Deces - Claude Chabrol

Par Tootpadu, 12 septembre 2010

Le cinéma français vit décidément une série noire cette année, puisqu'après la disparition d'Eric Rohmer en janvier et celle d'Alain Corneau il y a deux semaines, c'est au tour de Claude Chabrol de nous quitter. Le réalisateur, scénariste et acteur français est décédé ce matin à l'âge de 80 ans. Un des fondateurs de la Nouvelle vague, avec ses amis des Cahiers du cinéma François Truffaut et Jean-Luc Godard, Claude Chabrol laisse derrière lui une oeuvre immense de plus de cinquante films, à travers lesquels il exprimait une espièglerie très charmante, tout en désignant malicieusement les travers de la bourgeoisie française, pourrie jusqu'à l'os derrière sa fausse apparence de respectabilité.

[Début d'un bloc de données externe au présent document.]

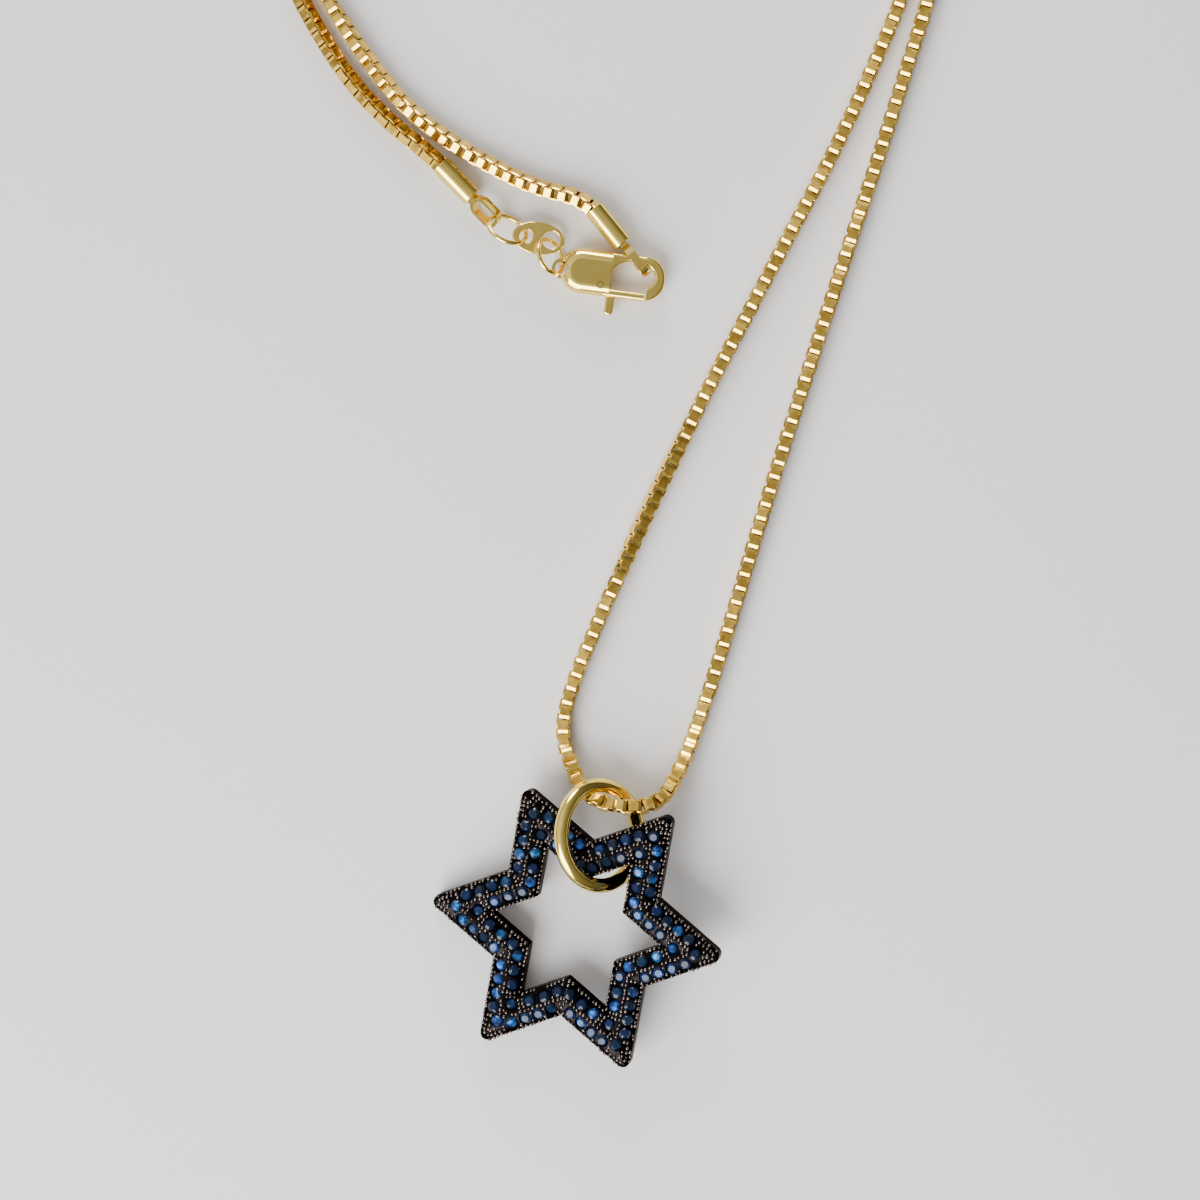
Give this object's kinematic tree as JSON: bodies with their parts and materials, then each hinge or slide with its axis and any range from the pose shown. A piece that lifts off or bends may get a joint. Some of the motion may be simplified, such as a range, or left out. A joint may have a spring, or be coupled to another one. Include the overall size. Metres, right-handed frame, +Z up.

Claude Chabrol avait su s'imposer dès ses deux premiers films en 1959, Le Beau Serge (Prix Jean Vigo) et Les Cousins (Ours d'or au festival de Berlin), tous les deux avec Gérard Blain et Jean-Claude Brialy. La reconnaissance n'allait pas faire défaut de sitôt à Chabrol, puisque son film suivant A double tour a valu à Madeleine Robinson la Coupe Volpi de la Meilleure actrice au festival de Venise. Le réalisateur a enchaîné jusqu'à la fin des années 1960 sur Les Bonnes femmes avec Stéphane Audran, Les Godelureaux, L'Oeil du malin, Landru, La Ligne de démarcation, Le Scandale, Les Biches, La Femme infidèle, Que la bête meure, et le chef-d'oeuvre Le Boucher.

Celui qu'on surnommait peut-être un peu trop facilement le Hitchcock français est resté tout aussi prolifique dans les années 1970, avec des films qui attiraient de plus en plus d'acteurs de renommée internationale comme La Rupture, Juste avant la nuit, La Décade prodigieuse avec Orson Welles et Anthony Perkins, Docteur Popaul avec Mia Farrow, Les Noces rouges, Les Innocents aux mains sales avec Romy Schneider et Rod Steiger, Les Magiciens avec Franco Nero et Gert Fröbe, Folies bourgeoises avec Bruce Dern, Ann-Margret, et Maria Schell, Les Liens du sang avec Donald Sutherland et Donald Pleasance, et Violette Nozière (Prix d'interprétation féminine à Cannes pour Isabelle Huppert et César du Meilleur second rôle féminin pour Stéphane Audran).

Claude Chabrol a ralenti la cadence et s'est concentré sur des sujets plus français pendant la décennie suivante, à travers Les Fantômes du chapelier, Le Sang des autres, Poulet au vinaigre, Inspecteur Lavardin, Masques, Une affaire de femmes, et Jours tranquilles à Clichy.

Pendant les vingt dernières années de sa carrière, Claude Chabrol a tourné quatorze autres films, de Docteur M jusqu'à Bellamy. Les trois chefs-d'oeuvre de cette dernière ligne droite sont indiscutablement La Cérémonie, Merci pour le chocolat, et La Fleur du mal. Mais les adaptations de Flaubert (Madame Bovary) et de Simenon (Betty), tout comme L'Enfer, L'Ivresse du pouvoir et La Fille coupée en deux témoignaient encore du style distingué et en même temps moqueur du réalisateur.

Scénariste de la majorité de ses films, Claude Chabrol a également fait l'acteur dans ses propres films et chez les autres, d'une façon anecdotique mais soutenue. Il a ainsi fait une apparition dans Les Jeux de l'amour de Philippe De Broca, Les Menteurs d'Edmond T. Gréville, Les Ennemis d'Edouard Molinario, Brigitte et Brigitte de Luc Moullet, Le Permis de conduire de Jean Girault, L'Animal de Claude Zidi, Les Voleurs de la nuit de Sam Fuller, Je hais les acteurs et L'Eté en pente douce de Gérard Krawczyk, Alouette, je te plumerai de Pierre Zucca, Avida de Benoît Delépine et Gustave Kervern, et Gainsbourg [Vie héroïque] de Joann Sfar.

Claude Chabrol était marié pendant seize ans avec l'actrice Stéphane Audran. Il est le père de l'acteur Thomas Chabrol et du compositeur Matthieu Chabrol, qui ont tous les deux travaillé régulièrement avec lui. Au fil de sa carrière, Claude Chabrol a été nommé quatre fois aux Césars, sans jamais en gagner.